- **WHAT IS EXPECTED**
Return the listing word for word, as given.
BEGIN DATASET EXTRACT
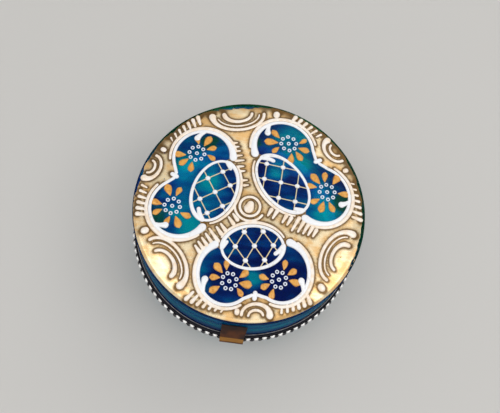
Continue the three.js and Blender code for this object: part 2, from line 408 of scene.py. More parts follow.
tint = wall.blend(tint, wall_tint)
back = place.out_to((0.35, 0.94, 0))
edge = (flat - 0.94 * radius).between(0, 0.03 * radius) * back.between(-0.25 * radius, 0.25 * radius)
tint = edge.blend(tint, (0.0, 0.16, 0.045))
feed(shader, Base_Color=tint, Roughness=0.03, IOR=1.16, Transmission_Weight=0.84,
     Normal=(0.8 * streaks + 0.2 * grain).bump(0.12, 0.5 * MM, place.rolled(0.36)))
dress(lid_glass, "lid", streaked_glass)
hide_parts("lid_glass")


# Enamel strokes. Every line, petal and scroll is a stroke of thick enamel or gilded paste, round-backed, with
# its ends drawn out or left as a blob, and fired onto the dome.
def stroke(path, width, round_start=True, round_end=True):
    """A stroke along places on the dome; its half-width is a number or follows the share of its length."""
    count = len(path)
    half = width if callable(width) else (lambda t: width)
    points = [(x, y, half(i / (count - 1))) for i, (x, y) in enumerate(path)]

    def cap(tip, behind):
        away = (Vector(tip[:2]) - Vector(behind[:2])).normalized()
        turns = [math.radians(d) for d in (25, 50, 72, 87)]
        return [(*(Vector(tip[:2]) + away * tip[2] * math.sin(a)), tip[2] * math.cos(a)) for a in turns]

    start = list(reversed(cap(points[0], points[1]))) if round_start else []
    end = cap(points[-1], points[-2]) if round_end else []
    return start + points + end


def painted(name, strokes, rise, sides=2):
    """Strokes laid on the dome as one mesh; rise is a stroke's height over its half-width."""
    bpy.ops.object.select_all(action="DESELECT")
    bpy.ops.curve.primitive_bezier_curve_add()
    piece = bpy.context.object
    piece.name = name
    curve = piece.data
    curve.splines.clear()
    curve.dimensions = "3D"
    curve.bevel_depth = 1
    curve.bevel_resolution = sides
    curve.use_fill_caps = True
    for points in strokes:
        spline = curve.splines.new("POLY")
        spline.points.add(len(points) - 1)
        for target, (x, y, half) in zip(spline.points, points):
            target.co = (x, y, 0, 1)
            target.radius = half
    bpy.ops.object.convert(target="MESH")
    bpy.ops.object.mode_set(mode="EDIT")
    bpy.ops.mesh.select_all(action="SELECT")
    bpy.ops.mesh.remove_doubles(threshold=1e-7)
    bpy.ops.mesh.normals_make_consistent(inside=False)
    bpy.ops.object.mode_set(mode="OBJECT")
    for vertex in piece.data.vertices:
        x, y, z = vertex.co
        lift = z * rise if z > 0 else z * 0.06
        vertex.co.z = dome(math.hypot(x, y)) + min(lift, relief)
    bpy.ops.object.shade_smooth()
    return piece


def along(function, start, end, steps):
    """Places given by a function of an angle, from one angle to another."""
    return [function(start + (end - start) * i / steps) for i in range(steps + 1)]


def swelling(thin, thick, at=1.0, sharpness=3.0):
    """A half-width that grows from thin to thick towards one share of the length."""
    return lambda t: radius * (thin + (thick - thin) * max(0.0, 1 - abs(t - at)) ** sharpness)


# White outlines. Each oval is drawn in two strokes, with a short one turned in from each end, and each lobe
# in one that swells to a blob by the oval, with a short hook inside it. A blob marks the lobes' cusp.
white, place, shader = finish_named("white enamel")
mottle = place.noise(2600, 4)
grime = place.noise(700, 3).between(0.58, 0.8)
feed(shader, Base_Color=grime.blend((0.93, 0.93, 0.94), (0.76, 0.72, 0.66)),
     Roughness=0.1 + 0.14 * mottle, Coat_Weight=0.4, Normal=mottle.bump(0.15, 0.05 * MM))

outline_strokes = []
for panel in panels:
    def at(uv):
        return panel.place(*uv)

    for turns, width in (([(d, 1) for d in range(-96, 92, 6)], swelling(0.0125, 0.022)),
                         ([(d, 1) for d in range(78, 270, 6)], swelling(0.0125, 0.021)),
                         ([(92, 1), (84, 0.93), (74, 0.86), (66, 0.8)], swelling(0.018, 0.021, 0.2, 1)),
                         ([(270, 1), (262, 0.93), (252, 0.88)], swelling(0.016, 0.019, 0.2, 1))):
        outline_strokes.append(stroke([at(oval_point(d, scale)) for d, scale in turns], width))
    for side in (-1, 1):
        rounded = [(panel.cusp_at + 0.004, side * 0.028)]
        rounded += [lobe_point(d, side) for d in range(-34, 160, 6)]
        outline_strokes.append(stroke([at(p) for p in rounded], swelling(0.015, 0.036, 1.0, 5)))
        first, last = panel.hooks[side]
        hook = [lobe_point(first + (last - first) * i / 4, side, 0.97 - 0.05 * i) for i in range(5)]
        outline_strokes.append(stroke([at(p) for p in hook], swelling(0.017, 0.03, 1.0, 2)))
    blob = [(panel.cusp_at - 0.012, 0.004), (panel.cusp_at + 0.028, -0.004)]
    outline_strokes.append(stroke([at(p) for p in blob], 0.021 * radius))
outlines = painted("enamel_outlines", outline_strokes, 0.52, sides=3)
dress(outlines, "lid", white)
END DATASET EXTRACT
- **TASK ANSWER**
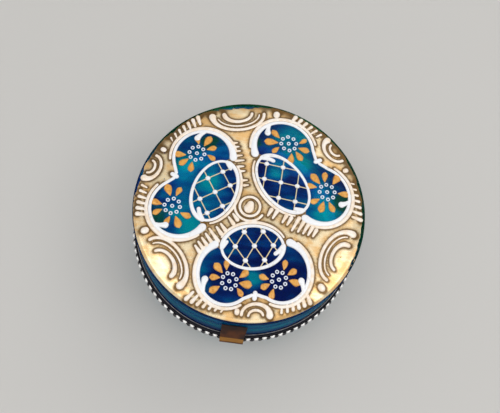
Continue the three.js and Blender code for this object: part 2, from line 408 of scene.py. More parts follow.
tint = wall.blend(tint, wall_tint)
back = place.out_to((0.35, 0.94, 0))
edge = (flat - 0.94 * radius).between(0, 0.03 * radius) * back.between(-0.25 * radius, 0.25 * radius)
tint = edge.blend(tint, (0.0, 0.16, 0.045))
feed(shader, Base_Color=tint, Roughness=0.03, IOR=1.16, Transmission_Weight=0.84,
     Normal=(0.8 * streaks + 0.2 * grain).bump(0.12, 0.5 * MM, place.rolled(0.36)))
dress(lid_glass, "lid", streaked_glass)
hide_parts("lid_glass")


# Enamel strokes. Every line, petal and scroll is a stroke of thick enamel or gilded paste, round-backed, with
# its ends drawn out or left as a blob, and fired onto the dome.
def stroke(path, width, round_start=True, round_end=True):
    """A stroke along places on the dome; its half-width is a number or follows the share of its length."""
    count = len(path)
    half = width if callable(width) else (lambda t: width)
    points = [(x, y, half(i / (count - 1))) for i, (x, y) in enumerate(path)]

    def cap(tip, behind):
        away = (Vector(tip[:2]) - Vector(behind[:2])).normalized()
        turns = [math.radians(d) for d in (25, 50, 72, 87)]
        return [(*(Vector(tip[:2]) + away * tip[2] * math.sin(a)), tip[2] * math.cos(a)) for a in turns]

    start = list(reversed(cap(points[0], points[1]))) if round_start else []
    end = cap(points[-1], points[-2]) if round_end else []
    return start + points + end


def painted(name, strokes, rise, sides=2):
    """Strokes laid on the dome as one mesh; rise is a stroke's height over its half-width."""
    bpy.ops.object.select_all(action="DESELECT")
    bpy.ops.curve.primitive_bezier_curve_add()
    piece = bpy.context.object
    piece.name = name
    curve = piece.data
    curve.splines.clear()
    curve.dimensions = "3D"
    curve.bevel_depth = 1
    curve.bevel_resolution = sides
    curve.use_fill_caps = True
    for points in strokes:
        spline = curve.splines.new("POLY")
        spline.points.add(len(points) - 1)
        for target, (x, y, half) in zip(spline.points, points):
            target.co = (x, y, 0, 1)
            target.radius = half
    bpy.ops.object.convert(target="MESH")
    bpy.ops.object.mode_set(mode="EDIT")
    bpy.ops.mesh.select_all(action="SELECT")
    bpy.ops.mesh.remove_doubles(threshold=1e-7)
    bpy.ops.mesh.normals_make_consistent(inside=False)
    bpy.ops.object.mode_set(mode="OBJECT")
    for vertex in piece.data.vertices:
        x, y, z = vertex.co
        lift = z * rise if z > 0 else z * 0.06
        vertex.co.z = dome(math.hypot(x, y)) + min(lift, relief)
    bpy.ops.object.shade_smooth()
    return piece


def along(function, start, end, steps):
    """Places given by a function of an angle, from one angle to another."""
    return [function(start + (end - start) * i / steps) for i in range(steps + 1)]


def swelling(thin, thick, at=1.0, sharpness=3.0):
    """A half-width that grows from thin to thick towards one share of the length."""
    return lambda t: radius * (thin + (thick - thin) * max(0.0, 1 - abs(t - at)) ** sharpness)


# White outlines. Each oval is drawn in two strokes, with a short one turned in from each end, and each lobe
# in one that swells to a blob by the oval, with a short hook inside it. A blob marks the lobes' cusp.
white, place, shader = finish_named("white enamel")
mottle = place.noise(2600, 4)
grime = place.noise(700, 3).between(0.58, 0.8)
feed(shader, Base_Color=grime.blend((0.93, 0.93, 0.94), (0.76, 0.72, 0.66)),
     Roughness=0.1 + 0.14 * mottle, Coat_Weight=0.4, Normal=mottle.bump(0.15, 0.05 * MM))

outline_strokes = []
for panel in panels:
    def at(uv):
        return panel.place(*uv)

    for turns, width in (([(d, 1) for d in range(-96, 92, 6)], swelling(0.0125, 0.022)),
                         ([(d, 1) for d in range(78, 270, 6)], swelling(0.0125, 0.021)),
                         ([(92, 1), (84, 0.93), (74, 0.86), (66, 0.8)], swelling(0.018, 0.021, 0.2, 1)),
                         ([(270, 1), (262, 0.93), (252, 0.88)], swelling(0.016, 0.019, 0.2, 1))):
        outline_strokes.append(stroke([at(oval_point(d, scale)) for d, scale in turns], width))
    for side in (-1, 1):
        rounded = [(panel.cusp_at + 0.004, side * 0.028)]
        rounded += [lobe_point(d, side) for d in range(-34, 160, 6)]
        outline_strokes.append(stroke([at(p) for p in rounded], swelling(0.015, 0.036, 1.0, 5)))
        first, last = panel.hooks[side]
        hook = [lobe_point(first + (last - first) * i / 4, side, 0.97 - 0.05 * i) for i in range(5)]
        outline_strokes.append(stroke([at(p) for p in hook], swelling(0.017, 0.03, 1.0, 2)))
    blob = [(panel.cusp_at - 0.012, 0.004), (panel.cusp_at + 0.028, -0.004)]
    outline_strokes.append(stroke([at(p) for p in blob], 0.021 * radius))
outlines = painted("enamel_outlines", outline_strokes, 0.52, sides=3)
dress(outlines, "lid", white)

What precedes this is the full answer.